For over a year now, I have craved simplicity. And I have rallied against it. I have created it and then sabotaged and destroyed it. I have welcomed it and felt the peculiar shame that comes with it…I have craved the ordinary places of which that quote above speaks. The ordinary places of my life- of my job, of laundry, mowing the yard, shoveling snow, cooking dinner- of all those ordinary places that consume me. And I have craved, I have tried relentlessly, to make either them less ordinary, or my doing them, seem less so. In the ordinary places of my life, I feel so god damn ordinary and somehow I thought that simplicity would feel less complicated- but it doesn’t. It just weeds out the useless shit that covers over the complicated, not so simple life that rests in those ordinary places. Even if you didn’t start out with the essentials, you will find yourself there…at least I have. When I try to add more to the essentials of me, it’s a fricking disaster. It’s bed at 6:30, pondering anti depressants instead of just doing the grief…the god damn grief.
I am so tired of the grief. It shakes me every day. I have spent so much time taking the emotions attached to my grief- not just the grief of my mother’s death, but of all the grief before that. Grief that I barely acknowledged at my core. Grief born of her death…along with the losses since- and tried to make them….Surface. Doable. I’ve tried to make it all how I think I should feel instead of accepting it for how it makes me feel for real. I am a vat of grief. It is safe to say that my way, if you can even call it a “way”, does not work as efficiently as I had hoped. I wanted out. I did not anticipate in. But, since I’m here, I guess I’ll reach for acceptance and embrace what’s true. Oh Ralph….Why didn’t you tell me that the only way out, is the way in, which is how we get through…?
“Because grief doesn’t just touch that particular loss; it calls forth every loss we’ve ever had. And it gives us an opportunity to finish up a lot of unfinished business, if we have the courage to go through it. Julie, Liberating Losses
For weeks now I’ve had the book, Liberating Losses next to my bed. The pallet bed that is a reflection of my simplistic desires and authentic creativity, that recently lead me to ask myself; Do you sleep on a pallet bed because you want to or because you think you only deserve pallets? The question is still with the committee. The book however, has finally been picked up. And then skimmed. At times I thought, “There is nothing in here for me…” and then those two quotes and one paragraph, on one page, became a treasure chest of “aha!” for me. They allowed me to go into the kitchen and make a little dinner, when my normal behavior would be to give in to the anorexia and find control over something, like my hunger, as a respite from the grief that was holding me down in my bed before the sun even gave thought to setting…They allowed me to ponder my unfinished business and to remain standing at the prospect of such, instead of hitting my knees in the kitchen. Those little bits…a few words, allowed me to understand that I was rejecting what I feel in lieu of what I deemed I should and granted me a tiny bit of acceptance. There’s something simple about acceptance, don’t you think?

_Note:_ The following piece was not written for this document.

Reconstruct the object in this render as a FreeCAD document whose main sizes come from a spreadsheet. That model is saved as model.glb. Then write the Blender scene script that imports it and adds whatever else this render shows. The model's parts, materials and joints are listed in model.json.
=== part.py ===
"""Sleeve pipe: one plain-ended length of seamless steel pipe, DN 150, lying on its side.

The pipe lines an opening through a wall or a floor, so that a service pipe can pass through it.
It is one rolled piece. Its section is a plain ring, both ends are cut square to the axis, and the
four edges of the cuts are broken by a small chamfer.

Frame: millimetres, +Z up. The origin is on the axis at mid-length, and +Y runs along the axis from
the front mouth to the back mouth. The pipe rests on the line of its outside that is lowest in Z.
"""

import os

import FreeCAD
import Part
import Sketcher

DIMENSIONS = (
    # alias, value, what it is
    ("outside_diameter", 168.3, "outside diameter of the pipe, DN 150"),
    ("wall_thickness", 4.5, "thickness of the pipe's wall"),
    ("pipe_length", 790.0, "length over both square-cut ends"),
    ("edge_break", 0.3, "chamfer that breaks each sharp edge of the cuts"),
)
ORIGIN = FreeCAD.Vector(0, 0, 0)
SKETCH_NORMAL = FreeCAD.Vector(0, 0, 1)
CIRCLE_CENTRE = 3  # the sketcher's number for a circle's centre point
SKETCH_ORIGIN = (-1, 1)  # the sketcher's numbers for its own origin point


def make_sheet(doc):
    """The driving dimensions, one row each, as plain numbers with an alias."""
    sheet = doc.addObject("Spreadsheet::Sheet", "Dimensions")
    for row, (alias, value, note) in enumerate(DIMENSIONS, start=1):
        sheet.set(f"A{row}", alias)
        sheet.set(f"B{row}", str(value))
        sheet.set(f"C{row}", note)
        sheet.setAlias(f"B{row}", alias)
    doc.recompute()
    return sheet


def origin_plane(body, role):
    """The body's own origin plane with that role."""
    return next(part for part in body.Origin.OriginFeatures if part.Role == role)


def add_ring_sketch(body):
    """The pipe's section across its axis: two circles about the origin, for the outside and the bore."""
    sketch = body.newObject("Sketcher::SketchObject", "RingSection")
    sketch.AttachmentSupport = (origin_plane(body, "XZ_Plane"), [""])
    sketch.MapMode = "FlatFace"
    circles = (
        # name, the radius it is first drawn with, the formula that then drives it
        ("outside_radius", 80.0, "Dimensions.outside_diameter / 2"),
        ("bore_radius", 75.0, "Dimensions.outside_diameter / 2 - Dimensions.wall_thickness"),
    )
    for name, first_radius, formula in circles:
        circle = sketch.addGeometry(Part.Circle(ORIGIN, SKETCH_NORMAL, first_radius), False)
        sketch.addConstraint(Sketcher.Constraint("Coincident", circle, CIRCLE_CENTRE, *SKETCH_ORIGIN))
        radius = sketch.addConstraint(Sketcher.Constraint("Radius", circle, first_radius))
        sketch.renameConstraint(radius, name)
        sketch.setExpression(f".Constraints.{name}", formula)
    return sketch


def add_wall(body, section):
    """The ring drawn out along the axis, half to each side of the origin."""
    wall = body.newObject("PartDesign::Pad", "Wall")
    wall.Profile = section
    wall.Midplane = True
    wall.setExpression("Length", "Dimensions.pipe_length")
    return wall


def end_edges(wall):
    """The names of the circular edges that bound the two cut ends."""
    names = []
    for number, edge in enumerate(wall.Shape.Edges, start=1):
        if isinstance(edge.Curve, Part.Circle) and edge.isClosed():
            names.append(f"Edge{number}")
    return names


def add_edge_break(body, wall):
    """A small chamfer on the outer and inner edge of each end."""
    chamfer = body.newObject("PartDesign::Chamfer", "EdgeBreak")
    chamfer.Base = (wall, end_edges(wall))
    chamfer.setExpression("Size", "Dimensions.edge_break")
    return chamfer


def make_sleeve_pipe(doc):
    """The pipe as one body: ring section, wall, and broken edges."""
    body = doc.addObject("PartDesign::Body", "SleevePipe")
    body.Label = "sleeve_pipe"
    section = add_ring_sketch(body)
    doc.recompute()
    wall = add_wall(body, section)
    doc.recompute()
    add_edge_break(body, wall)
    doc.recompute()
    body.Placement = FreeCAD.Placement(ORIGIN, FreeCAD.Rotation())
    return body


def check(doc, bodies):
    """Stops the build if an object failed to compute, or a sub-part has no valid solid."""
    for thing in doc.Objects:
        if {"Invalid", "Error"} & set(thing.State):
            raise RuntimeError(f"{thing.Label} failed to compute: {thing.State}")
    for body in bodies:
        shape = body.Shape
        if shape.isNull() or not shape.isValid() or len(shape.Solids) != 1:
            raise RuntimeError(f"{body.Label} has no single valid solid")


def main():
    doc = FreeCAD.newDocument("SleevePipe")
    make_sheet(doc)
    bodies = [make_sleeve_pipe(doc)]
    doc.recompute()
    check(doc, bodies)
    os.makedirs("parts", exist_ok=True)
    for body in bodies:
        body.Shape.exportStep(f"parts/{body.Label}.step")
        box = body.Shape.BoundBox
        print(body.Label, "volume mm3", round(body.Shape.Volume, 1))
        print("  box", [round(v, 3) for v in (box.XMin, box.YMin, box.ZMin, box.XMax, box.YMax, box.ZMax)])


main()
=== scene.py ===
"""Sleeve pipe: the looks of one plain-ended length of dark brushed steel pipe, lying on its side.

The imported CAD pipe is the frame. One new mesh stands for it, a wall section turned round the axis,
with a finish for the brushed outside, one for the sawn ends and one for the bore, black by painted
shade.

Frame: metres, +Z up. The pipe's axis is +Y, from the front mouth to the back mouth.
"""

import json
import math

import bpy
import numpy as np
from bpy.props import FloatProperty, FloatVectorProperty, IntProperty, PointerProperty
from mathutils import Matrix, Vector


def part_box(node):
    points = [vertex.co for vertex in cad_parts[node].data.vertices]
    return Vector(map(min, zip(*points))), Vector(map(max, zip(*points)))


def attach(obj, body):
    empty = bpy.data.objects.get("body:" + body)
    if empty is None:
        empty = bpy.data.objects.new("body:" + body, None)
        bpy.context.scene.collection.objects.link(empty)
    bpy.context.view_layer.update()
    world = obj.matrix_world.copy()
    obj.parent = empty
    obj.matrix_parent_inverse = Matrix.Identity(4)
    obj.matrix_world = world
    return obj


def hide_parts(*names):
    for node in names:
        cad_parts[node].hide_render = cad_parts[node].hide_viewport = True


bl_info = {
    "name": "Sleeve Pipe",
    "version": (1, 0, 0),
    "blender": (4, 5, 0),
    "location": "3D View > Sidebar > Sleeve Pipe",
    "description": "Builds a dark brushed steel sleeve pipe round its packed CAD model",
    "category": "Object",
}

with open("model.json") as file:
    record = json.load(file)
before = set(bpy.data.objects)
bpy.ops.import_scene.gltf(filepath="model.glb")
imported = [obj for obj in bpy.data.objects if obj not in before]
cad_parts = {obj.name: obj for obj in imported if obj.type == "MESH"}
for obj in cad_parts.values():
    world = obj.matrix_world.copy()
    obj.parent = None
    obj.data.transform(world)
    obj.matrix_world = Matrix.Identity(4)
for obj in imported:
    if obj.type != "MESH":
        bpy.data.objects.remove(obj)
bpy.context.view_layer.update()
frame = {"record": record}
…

The page that hit me said this;
“But you can’t run from yourself. Death brings us our work, and how we deal with it determines our future happiness.”
No grief, no self, no happiness. That’s pretty simple. Death has brought me my work more than once…as a matter of fact, I’m willing to bet that right now, the death of someone else- the father of someone I love, not to mention the fondness I have for the man dying, is bringing me that work again. Front and center it says. Welcome to the ordinary places of your life, it says. Grief has become ordinary and I must escape this place. I travelled so far out to find myself so far in…
An earlier text to Chris:
(In reference to cravings) “I don’t think they stop. It’s emotional. I’m laying in bed fighting the urge to get antidepressants. To fake my way back into life. Fuck grief. It’s so exhausting. I want a beer on the patio in ft.collins, a burger and fries. and then to smoke. But…not really”

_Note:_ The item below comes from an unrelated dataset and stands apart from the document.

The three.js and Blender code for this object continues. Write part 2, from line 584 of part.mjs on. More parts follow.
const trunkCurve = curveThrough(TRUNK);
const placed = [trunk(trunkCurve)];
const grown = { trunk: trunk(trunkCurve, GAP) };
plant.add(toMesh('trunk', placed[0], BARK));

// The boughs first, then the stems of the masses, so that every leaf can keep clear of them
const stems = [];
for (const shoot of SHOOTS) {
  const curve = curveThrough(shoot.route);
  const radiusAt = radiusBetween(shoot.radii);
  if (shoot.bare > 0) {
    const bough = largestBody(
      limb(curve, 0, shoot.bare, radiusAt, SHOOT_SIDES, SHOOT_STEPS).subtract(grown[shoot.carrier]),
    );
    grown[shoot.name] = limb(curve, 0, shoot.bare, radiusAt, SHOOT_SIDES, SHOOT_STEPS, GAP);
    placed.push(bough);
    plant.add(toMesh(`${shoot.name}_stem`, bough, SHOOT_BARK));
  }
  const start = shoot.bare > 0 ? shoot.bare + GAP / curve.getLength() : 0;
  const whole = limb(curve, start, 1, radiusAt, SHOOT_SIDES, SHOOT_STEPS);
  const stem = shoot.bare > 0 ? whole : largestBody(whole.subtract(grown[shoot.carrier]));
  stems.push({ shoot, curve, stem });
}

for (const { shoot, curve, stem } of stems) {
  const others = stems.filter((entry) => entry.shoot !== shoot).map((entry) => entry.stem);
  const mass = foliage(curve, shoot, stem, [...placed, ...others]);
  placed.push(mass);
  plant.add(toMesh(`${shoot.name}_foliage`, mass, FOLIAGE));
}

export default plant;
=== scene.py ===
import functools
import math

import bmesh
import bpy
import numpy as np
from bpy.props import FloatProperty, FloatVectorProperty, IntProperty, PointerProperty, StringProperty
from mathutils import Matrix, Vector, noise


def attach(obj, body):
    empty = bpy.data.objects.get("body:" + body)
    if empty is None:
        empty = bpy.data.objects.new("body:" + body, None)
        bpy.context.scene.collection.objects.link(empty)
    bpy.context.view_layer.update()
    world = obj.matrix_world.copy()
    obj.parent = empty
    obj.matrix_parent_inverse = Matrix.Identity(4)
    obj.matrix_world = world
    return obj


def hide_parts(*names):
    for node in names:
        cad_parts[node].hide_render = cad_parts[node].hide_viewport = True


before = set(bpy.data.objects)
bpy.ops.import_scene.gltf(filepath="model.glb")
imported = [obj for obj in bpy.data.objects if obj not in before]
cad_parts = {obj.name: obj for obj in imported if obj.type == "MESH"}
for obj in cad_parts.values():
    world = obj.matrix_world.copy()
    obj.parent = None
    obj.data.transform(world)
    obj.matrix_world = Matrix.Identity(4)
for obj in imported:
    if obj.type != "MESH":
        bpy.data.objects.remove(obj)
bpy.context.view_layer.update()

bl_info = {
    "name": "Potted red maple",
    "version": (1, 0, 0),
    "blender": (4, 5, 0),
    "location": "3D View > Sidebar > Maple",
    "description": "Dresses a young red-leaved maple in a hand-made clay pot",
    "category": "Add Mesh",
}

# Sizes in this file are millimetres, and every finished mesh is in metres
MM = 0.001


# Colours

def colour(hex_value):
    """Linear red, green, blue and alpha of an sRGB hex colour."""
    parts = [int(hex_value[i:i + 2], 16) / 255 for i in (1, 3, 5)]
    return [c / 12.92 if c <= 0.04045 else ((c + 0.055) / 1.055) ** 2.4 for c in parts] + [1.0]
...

That’s pretty low for me my friend. That’s quite possibly as low as I could go. But, it’s not scary. It is, but it’s somehow familiar because I know that this is what the queen does when she’s tired, like my four-year old pretty princess- pulling out all the stops. Pushing me until I may just break…because I’ve broken plenty of times before, but I don’t. I do my old stuff. I share. I don’t get what I need. I get pissed off. I fight the urge to send guilt ridden texts, of thanks for making it all about you…The Universe test me with some form of old, unhealthy behavior…I go through this internal struggle of, “get up, lay down, get up, stay down, get up, give up” and then, I lurch my body over onto it’s side and I reach…I reach for the computer, for the only community I know that rarely talks back to me anymore, but that remains my outlet because I think I’ve finally come to understand that I don’t give a shit anymore if anyone likes me, or if my writing sucks…at least today I don’t. Today I know that you have to do it yourself. For yourself. First. That you can’t run from yourself. Or grief. Or other people’s grief. That loss will teach what you have by creating loss until you see abundance, even if it’s an abundance of loss. The internal struggle where I ask myself, “When will it be enough?!” and then pathetically say, “Just a little more please…” That’s born of a life where your grief made other people uncomfortable…so you felt what you should, not what you did and then that leaked out all over the place- seeping into the ordinary places until you accept, that to be extraordinary, you have to start with the essentials of ordinary first.